The estimate of children in Chicago with PTSD is "absurd, it is remarkably high," he said. "We need policies and programs that reduce the consequences for the kids who have done nothing wrong ... and reduce the burden that they feel."

Chicago's social services also have gotten involved in efforts aimed

at reducing violence, said Evelyn Diaz, the commissioner of family and support services.

Her department offers three major programs. B.A.M., which stands for Becoming a Man, is a dropout and violence prevention program for at-risk male students in grades 7-12. It offers programs on impulse control and emotional self-regulation during and after school aimed at reducing violent and anti-social behavior. A University of Chicago study found the program reduced violent crime arrests for participants by 44% and reduced weapons crime and vandalism by 36% compared to other at-risk young men.

MATCH Education is a tutoring program that helps these same kids with math.
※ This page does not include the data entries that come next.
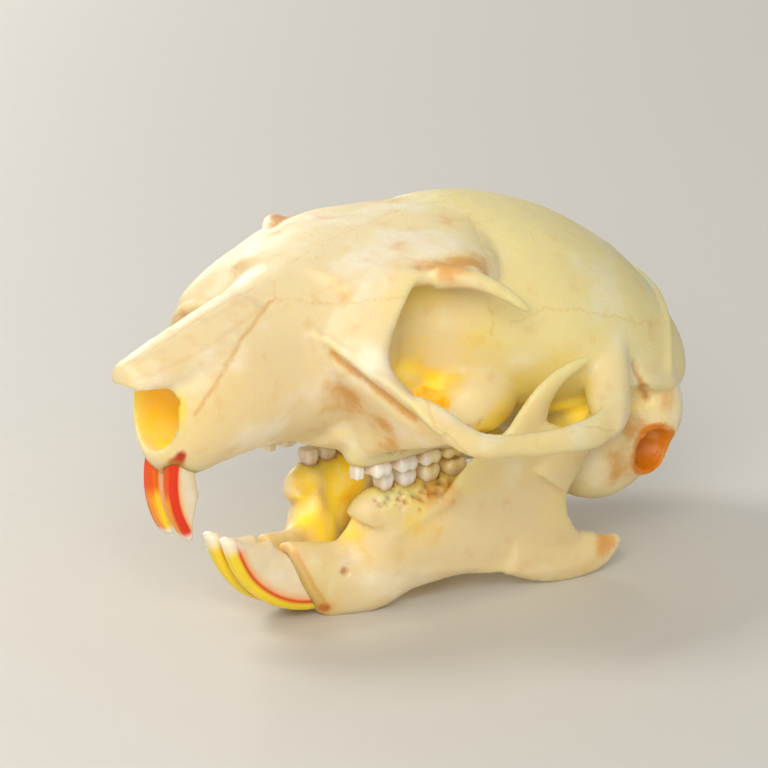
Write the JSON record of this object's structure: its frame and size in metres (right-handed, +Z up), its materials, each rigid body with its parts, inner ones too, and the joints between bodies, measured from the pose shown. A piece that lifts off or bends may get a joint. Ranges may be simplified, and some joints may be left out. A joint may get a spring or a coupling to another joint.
{
  "type": "squirrel skull",
  "caption": "Dry skull of a tree squirrel with its lower jaw closed, orange front teeth and open cheek arches, resting on chin and jaw angles.",
  "frame": {"origin": "middle of the bounding box at the level of the surface that the chin and the angles of the jaw rest on", "axes": "+Z up; the snout points to -Y and the back of the braincase to +Y; +X is the skull's own left side; x = 0 is the middle plane"},
  "size_m": [0.0321, 0.0506, 0.0277],
  "materials": {
    "bone": "satin, cream to yellow",
    "incisor_enamel": "glossy orange",
    "tooth_enamel": "glossy off-white"
  },
  "bodies": {
    "root": {"cranium": "bone", "left_dentary": "bone", "right_dentary": "bone", "upper_left_incisor": "incisor_enamel", "lower_left_incisor": "incisor_enamel", "upper_left_premolar_3": "tooth_enamel", "upper_left_premolar_4": "tooth_enamel", "upper_left_molar_1": "tooth_enamel", "upper_left_molar_2": "tooth_enamel", "upper_left_molar_3": "tooth_enamel", "lower_left_premolar_4": "tooth_enamel", "lower_left_molar_1": "tooth_enamel", "lower_left_molar_2": "tooth_enamel", "lower_left_molar_3": "tooth_enamel", "upper_right_incisor": "incisor_enamel", "lower_right_incisor": "incisor_enamel", "upper_right_premolar_3": "tooth_enamel", "upper_right_premolar_4": "tooth_enamel", "upper_right_molar_1": "tooth_enamel", "upper_right_molar_2": "tooth_enamel", "upper_right_molar_3": "tooth_enamel", "lower_right_premolar_4": "tooth_enamel", "lower_right_molar_1": "tooth_enamel", "lower_right_molar_2": "tooth_enamel", "lower_right_molar_3": "tooth_enamel"}
  },
  "joints": []
}
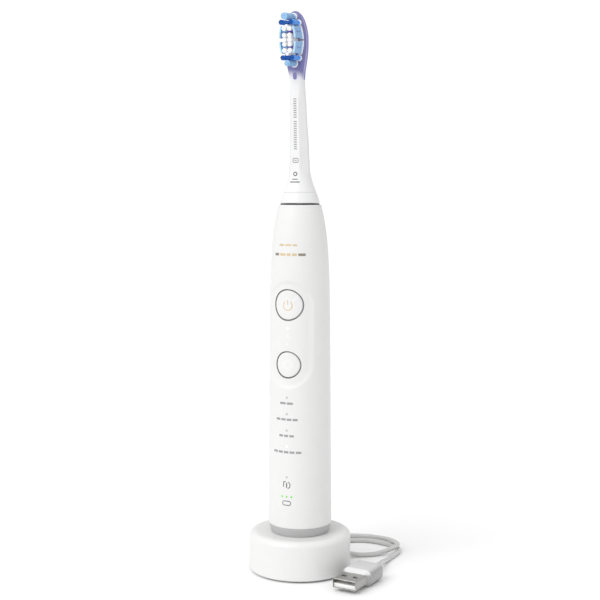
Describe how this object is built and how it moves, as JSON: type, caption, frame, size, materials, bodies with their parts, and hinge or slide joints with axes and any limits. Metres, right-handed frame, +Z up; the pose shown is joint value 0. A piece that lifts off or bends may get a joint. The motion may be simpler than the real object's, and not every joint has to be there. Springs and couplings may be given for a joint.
{
  "type": "electric toothbrush on charger",
  "caption": "Slim round electric toothbrush with push-on brush head, standing on a round charging puck with a thin lead and flat rectangular plug.",
  "frame": {"origin": "centre of the charger's underside, on the surface that it stands on", "axes": "+Z up along the handle, -Y towards the side with the buttons and bristles, +X to the right seen from that side"},
  "size_m": [0.0842, 0.0896, 0.2661],
  "materials": {
    "white_gloss": "satin white moulded plastic",
    "white_satin": "satin white moulded plastic of the brush head",
    "grey_plastic": "mid grey moulded plastic",
    "ring_grey": "thin grey button surround",
    "seal_dark": "dark soft seal",
    "foot_rubber": "grey anti-slip rubber",
    "lead_grey": "pale grey lead jacket",
    "plug_grey": "pale grey satin overmould",
    "nickel": "nickel plated steel",
    "contact_gold": "gold plated contact",
    "purple_plastic": "translucent purple plastic",
    "light_blue_bristle": "light blue nylon filaments",
    "dark_blue_bristle": "dark blue nylon filaments",
    "white_bristle": "white nylon filaments",
    "guard_rubber": "light blue soft rubber",
    "bar_purple": "dark purple soft rubber",
    "clear_guide": "diffusing light guide",
    "green_guide": "green lit light guide",
    "steel": "stainless steel",
    "copper": "enamelled copper wire or bronze bush",
    "ferrite": "dark sintered iron oxide or laminated iron",
    "board_green": "green circuit board",
    "component_black": "black moulded component",
    "inner_plastic": "unpainted inner moulding",
    "battery_wrap": "blue shrink wrap"
  },
  "bodies": {
    "charger": {"charger_shell": "white_gloss", "charger_base_plate": "inner_plastic", "charger_foot_ring": "foot_rubber", "charger_screws": "steel", "charger_circuit_board": "board_green", "charger_board_components": "component_black", "charger_bobbin": "inner_plastic", "charger_coil": "copper", "charger_ferrite_core": "ferrite", "strain_relief": "lead_grey", "cord_lead": "lead_grey", "cord_coil": "lead_grey", "cord_tie": "grey_plastic", "cord_run": "lead_grey", "usb_overmould": "plug_grey", "usb_metal_shell": "nickel", "usb_tongue": "white_satin", "usb_contacts": "contact_gold"},
    "handle": {"handle_housing": "white_gloss", "handle_end_cap": "grey_plastic", "end_cap_seal": "seal_dark", "receiver_coil": "copper", "battery": "battery_wrap", "battery_tabs": "steel", "inner_chassis": "inner_plastic", "handle_circuit_board": "board_green", "board_components": "component_black", "button_switches": "component_black", "intensity_light_guides": "clear_guide", "mode_light_guides": "clear_guide", "charge_light_guides": "green_guide", "power_button_ring": "ring_grey", "mode_button_ring": "ring_grey", "drive_frame": "inner_plastic", "lower_shaft_bearing": "copper", "upper_shaft_bearing": "copper", "torsion_bar": "steel", "stator_core": "ferrite", "stator_windings": "copper", "neck_seal": "seal_dark"},
    "drive": {"drive_shaft": "steel", "rotor_yoke": "steel", "rotor_magnets": "ferrite"},
    "brush_head": {"brush_neck": "white_satin", "neck_collar": "white_satin", "shaft_clip": "steel", "reminder_window": "purple_plastic", "brush_plate": "purple_plastic", "tuft_rims": "white_satin", "light_blue_tufts": "light_blue_bristle", "dark_blue_tufts": "dark_blue_bristle", "white_tufts": "white_bristle", "gum_guards": "guard_rubber", "guard_bars": "bar_purple"},
    "power_button": {"power_button_cap": "white_gloss"},
    "mode_button": {"mode_button_cap": "white_gloss"}
  },
  "joints": [
    {"name": "handle_lift", "type": "slide", "parent": "charger", "child": "handle", "axis": [0, 0, 1], "range_m": [0, 0.05]},
    {"name": "drive_swing", "type": "hinge", "parent": "handle", "child": "drive", "pos_m": [0, 0, 0.143], "axis": [0, 0, 1], "range_deg": [-4.5, 4.5], "stiffness_Nm_per_rad": 0.01},
    {"name": "brush_head_pull", "type": "slide", "parent": "drive", "child": "brush_head", "axis": [0, 0, 1], "range_m": [0, 0.025]},
    {"name": "power_button_press", "type": "slide", "parent": "handle", "child": "power_button", "axis": [0, 1, 0], "range_m": [0, 0.0005], "stiffness_N_per_m": 300},
    {"name": "mode_button_press", "type": "slide", "parent": "handle", "child": "mode_button", "axis": [0, 1, 0], "range_m": [0, 0.0005], "stiffness_N_per_m": 300}
  ]
}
Results of a pilot program at one school found that misconduct, course failures and absenteeism went down significantly.

Diaz's office also oversees a summer jobs program in which students have access to adult mentors 24/7. A study found that young people who participated in that program were half as likely to be arrested for violent crime. This summer it will employ around 20,000 kids, most from neighborhoods with high crime and high unemployment.

The city has tripled its funding for these three programs since they started last year, she said. The business community has also donated millions more toward these efforts. Diaz said she believes the city's holistic approach to ending violence will work.

"We are going for impressive gains with these programs because there are very high stakes involved; it's kids' lives we are talking about," Diaz said. "We all feel that in a personal way, and we will stop at nothing to change that."